- _Record extracts_
— begin —

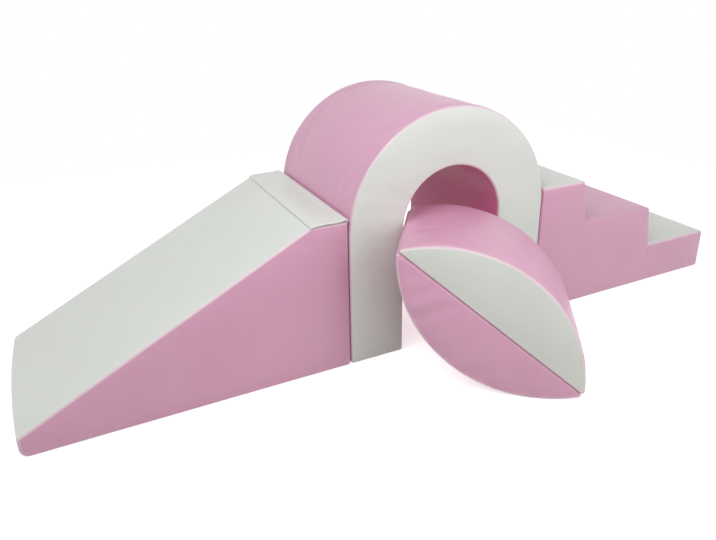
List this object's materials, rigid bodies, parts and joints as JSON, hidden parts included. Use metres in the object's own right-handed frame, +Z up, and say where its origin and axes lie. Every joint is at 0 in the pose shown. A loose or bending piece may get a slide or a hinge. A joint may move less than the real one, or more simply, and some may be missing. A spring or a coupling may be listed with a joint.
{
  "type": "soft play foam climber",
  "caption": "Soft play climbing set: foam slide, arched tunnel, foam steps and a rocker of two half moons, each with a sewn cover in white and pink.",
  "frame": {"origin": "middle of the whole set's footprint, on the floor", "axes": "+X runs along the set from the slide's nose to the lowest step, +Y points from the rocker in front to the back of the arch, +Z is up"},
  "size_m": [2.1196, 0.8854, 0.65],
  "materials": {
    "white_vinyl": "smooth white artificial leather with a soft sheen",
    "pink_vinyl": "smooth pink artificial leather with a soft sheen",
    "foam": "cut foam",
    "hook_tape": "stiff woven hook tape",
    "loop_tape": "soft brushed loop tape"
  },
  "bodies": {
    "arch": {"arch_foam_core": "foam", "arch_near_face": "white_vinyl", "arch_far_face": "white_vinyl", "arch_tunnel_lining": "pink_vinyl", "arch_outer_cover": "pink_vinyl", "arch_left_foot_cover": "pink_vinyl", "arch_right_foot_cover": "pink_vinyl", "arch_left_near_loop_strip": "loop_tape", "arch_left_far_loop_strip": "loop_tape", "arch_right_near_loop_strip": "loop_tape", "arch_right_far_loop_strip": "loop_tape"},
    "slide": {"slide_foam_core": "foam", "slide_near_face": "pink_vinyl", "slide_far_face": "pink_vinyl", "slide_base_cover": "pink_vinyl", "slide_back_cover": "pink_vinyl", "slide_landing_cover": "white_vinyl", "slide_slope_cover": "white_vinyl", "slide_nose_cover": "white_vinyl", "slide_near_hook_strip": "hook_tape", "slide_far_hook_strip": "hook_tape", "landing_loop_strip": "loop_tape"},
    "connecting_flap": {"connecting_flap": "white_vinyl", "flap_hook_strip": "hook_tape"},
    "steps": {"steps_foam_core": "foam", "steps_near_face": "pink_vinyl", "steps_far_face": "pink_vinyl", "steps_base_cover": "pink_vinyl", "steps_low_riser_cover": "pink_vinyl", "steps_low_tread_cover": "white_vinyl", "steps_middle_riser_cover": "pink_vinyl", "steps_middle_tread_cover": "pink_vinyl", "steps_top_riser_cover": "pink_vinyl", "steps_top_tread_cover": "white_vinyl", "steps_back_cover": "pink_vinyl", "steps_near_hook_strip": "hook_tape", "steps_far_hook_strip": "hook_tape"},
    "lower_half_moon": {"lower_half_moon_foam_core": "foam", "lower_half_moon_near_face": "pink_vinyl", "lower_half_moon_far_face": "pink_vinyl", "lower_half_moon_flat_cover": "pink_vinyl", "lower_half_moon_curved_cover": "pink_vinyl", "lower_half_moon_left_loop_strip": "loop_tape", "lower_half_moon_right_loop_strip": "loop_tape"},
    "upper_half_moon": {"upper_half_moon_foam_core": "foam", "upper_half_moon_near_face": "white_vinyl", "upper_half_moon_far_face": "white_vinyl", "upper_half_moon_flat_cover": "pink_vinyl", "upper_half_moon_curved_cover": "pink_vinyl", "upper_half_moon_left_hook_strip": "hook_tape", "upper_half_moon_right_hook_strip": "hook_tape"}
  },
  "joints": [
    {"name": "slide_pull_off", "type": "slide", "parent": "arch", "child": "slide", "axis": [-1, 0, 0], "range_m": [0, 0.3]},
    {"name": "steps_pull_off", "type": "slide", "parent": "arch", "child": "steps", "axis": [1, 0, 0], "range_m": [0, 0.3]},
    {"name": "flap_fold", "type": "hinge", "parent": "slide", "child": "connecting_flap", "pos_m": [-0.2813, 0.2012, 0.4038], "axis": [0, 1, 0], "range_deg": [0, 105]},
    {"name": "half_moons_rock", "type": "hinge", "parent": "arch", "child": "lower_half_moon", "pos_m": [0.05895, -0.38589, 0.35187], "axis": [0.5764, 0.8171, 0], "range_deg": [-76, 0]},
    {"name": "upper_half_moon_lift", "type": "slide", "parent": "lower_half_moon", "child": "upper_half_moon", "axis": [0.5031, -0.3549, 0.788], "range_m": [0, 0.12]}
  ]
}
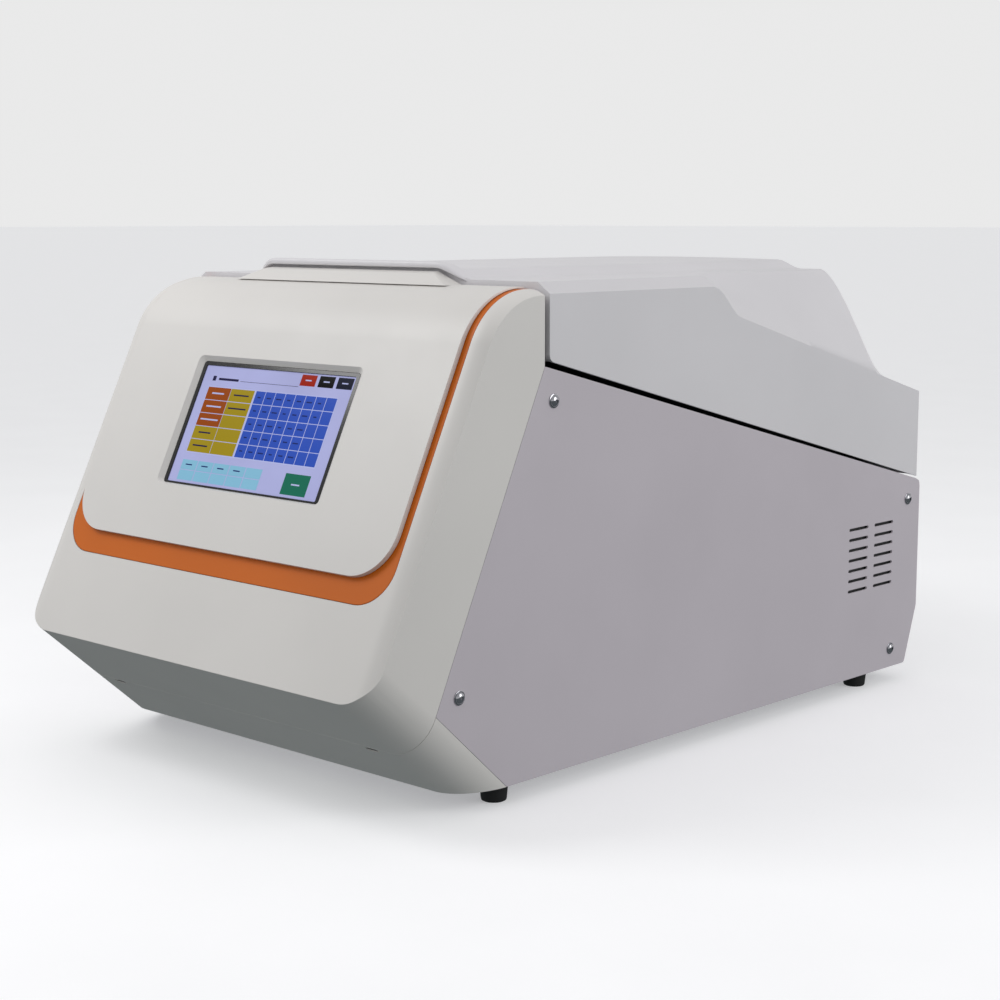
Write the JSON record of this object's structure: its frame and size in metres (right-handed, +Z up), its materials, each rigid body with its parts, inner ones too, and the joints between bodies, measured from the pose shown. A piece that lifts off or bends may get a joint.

— end —

- _Problem to work on_
Please restate the whole listing word for word.

- _Task output_
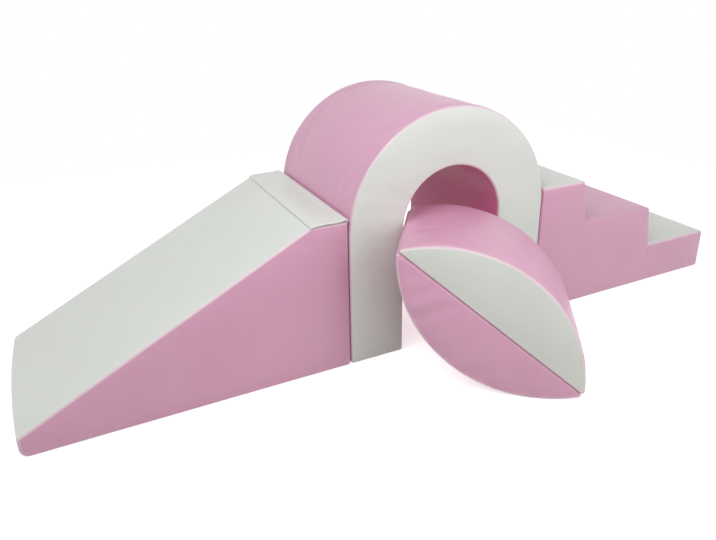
List this object's materials, rigid bodies, parts and joints as JSON, hidden parts included. Use metres in the object's own right-handed frame, +Z up, and say where its origin and axes lie. Every joint is at 0 in the pose shown. A loose or bending piece may get a slide or a hinge. A joint may move less than the real one, or more simply, and some may be missing. A spring or a coupling may be listed with a joint.
{
  "type": "soft play foam climber",
  "caption": "Soft play climbing set: foam slide, arched tunnel, foam steps and a rocker of two half moons, each with a sewn cover in white and pink.",
  "frame": {"origin": "middle of the whole set's footprint, on the floor", "axes": "+X runs along the set from the slide's nose to the lowest step, +Y points from the rocker in front to the back of the arch, +Z is up"},
  "size_m": [2.1196, 0.8854, 0.65],
  "materials": {
    "white_vinyl": "smooth white artificial leather with a soft sheen",
    "pink_vinyl": "smooth pink artificial leather with a soft sheen",
    "foam": "cut foam",
    "hook_tape": "stiff woven hook tape",
    "loop_tape": "soft brushed loop tape"
  },
  "bodies": {
    "arch": {"arch_foam_core": "foam", "arch_near_face": "white_vinyl", "arch_far_face": "white_vinyl", "arch_tunnel_lining": "pink_vinyl", "arch_outer_cover": "pink_vinyl", "arch_left_foot_cover": "pink_vinyl", "arch_right_foot_cover": "pink_vinyl", "arch_left_near_loop_strip": "loop_tape", "arch_left_far_loop_strip": "loop_tape", "arch_right_near_loop_strip": "loop_tape", "arch_right_far_loop_strip": "loop_tape"},
    "slide": {"slide_foam_core": "foam", "slide_near_face": "pink_vinyl", "slide_far_face": "pink_vinyl", "slide_base_cover": "pink_vinyl", "slide_back_cover": "pink_vinyl", "slide_landing_cover": "white_vinyl", "slide_slope_cover": "white_vinyl", "slide_nose_cover": "white_vinyl", "slide_near_hook_strip": "hook_tape", "slide_far_hook_strip": "hook_tape", "landing_loop_strip": "loop_tape"},
    "connecting_flap": {"connecting_flap": "white_vinyl", "flap_hook_strip": "hook_tape"},
    "steps": {"steps_foam_core": "foam", "steps_near_face": "pink_vinyl", "steps_far_face": "pink_vinyl", "steps_base_cover": "pink_vinyl", "steps_low_riser_cover": "pink_vinyl", "steps_low_tread_cover": "white_vinyl", "steps_middle_riser_cover": "pink_vinyl", "steps_middle_tread_cover": "pink_vinyl", "steps_top_riser_cover": "pink_vinyl", "steps_top_tread_cover": "white_vinyl", "steps_back_cover": "pink_vinyl", "steps_near_hook_strip": "hook_tape", "steps_far_hook_strip": "hook_tape"},
    "lower_half_moon": {"lower_half_moon_foam_core": "foam", "lower_half_moon_near_face": "pink_vinyl", "lower_half_moon_far_face": "pink_vinyl", "lower_half_moon_flat_cover": "pink_vinyl", "lower_half_moon_curved_cover": "pink_vinyl", "lower_half_moon_left_loop_strip": "loop_tape", "lower_half_moon_right_loop_strip": "loop_tape"},
    "upper_half_moon": {"upper_half_moon_foam_core": "foam", "upper_half_moon_near_face": "white_vinyl", "upper_half_moon_far_face": "white_vinyl", "upper_half_moon_flat_cover": "pink_vinyl", "upper_half_moon_curved_cover": "pink_vinyl", "upper_half_moon_left_hook_strip": "hook_tape", "upper_half_moon_right_hook_strip": "hook_tape"}
  },
  "joints": [
    {"name": "slide_pull_off", "type": "slide", "parent": "arch", "child": "slide", "axis": [-1, 0, 0], "range_m": [0, 0.3]},
    {"name": "steps_pull_off", "type": "slide", "parent": "arch", "child": "steps", "axis": [1, 0, 0], "range_m": [0, 0.3]},
    {"name": "flap_fold", "type": "hinge", "parent": "slide", "child": "connecting_flap", "pos_m": [-0.2813, 0.2012, 0.4038], "axis": [0, 1, 0], "range_deg": [0, 105]},
    {"name": "half_moons_rock", "type": "hinge", "parent": "arch", "child": "lower_half_moon", "pos_m": [0.05895, -0.38589, 0.35187], "axis": [0.5764, 0.8171, 0], "range_deg": [-76, 0]},
    {"name": "upper_half_moon_lift", "type": "slide", "parent": "lower_half_moon", "child": "upper_half_moon", "axis": [0.5031, -0.3549, 0.788], "range_m": [0, 0.12]}
  ]
}
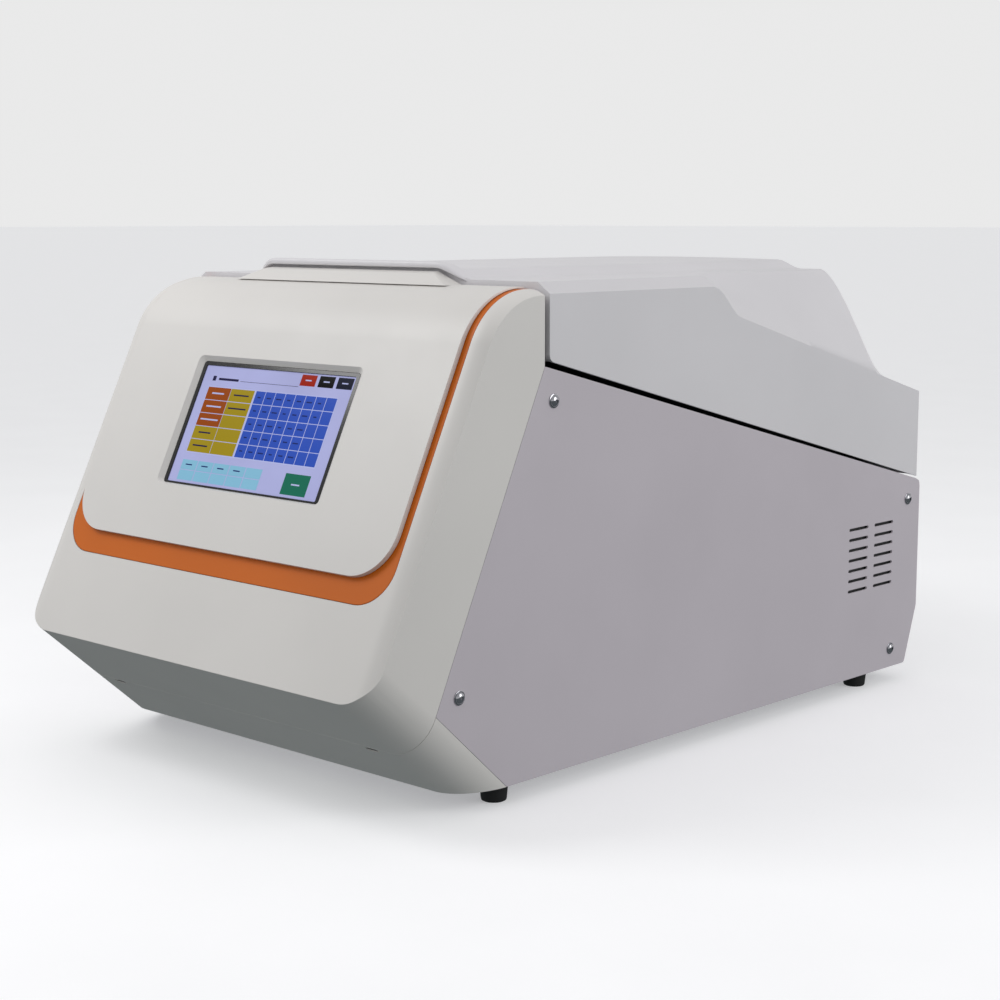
Write the JSON record of this object's structure: its frame and size in metres (right-handed, +Z up), its materials, each rigid body with its parts, inner ones too, and the joints between bodies, measured from the pose shown. A piece that lifts off or bends may get a joint.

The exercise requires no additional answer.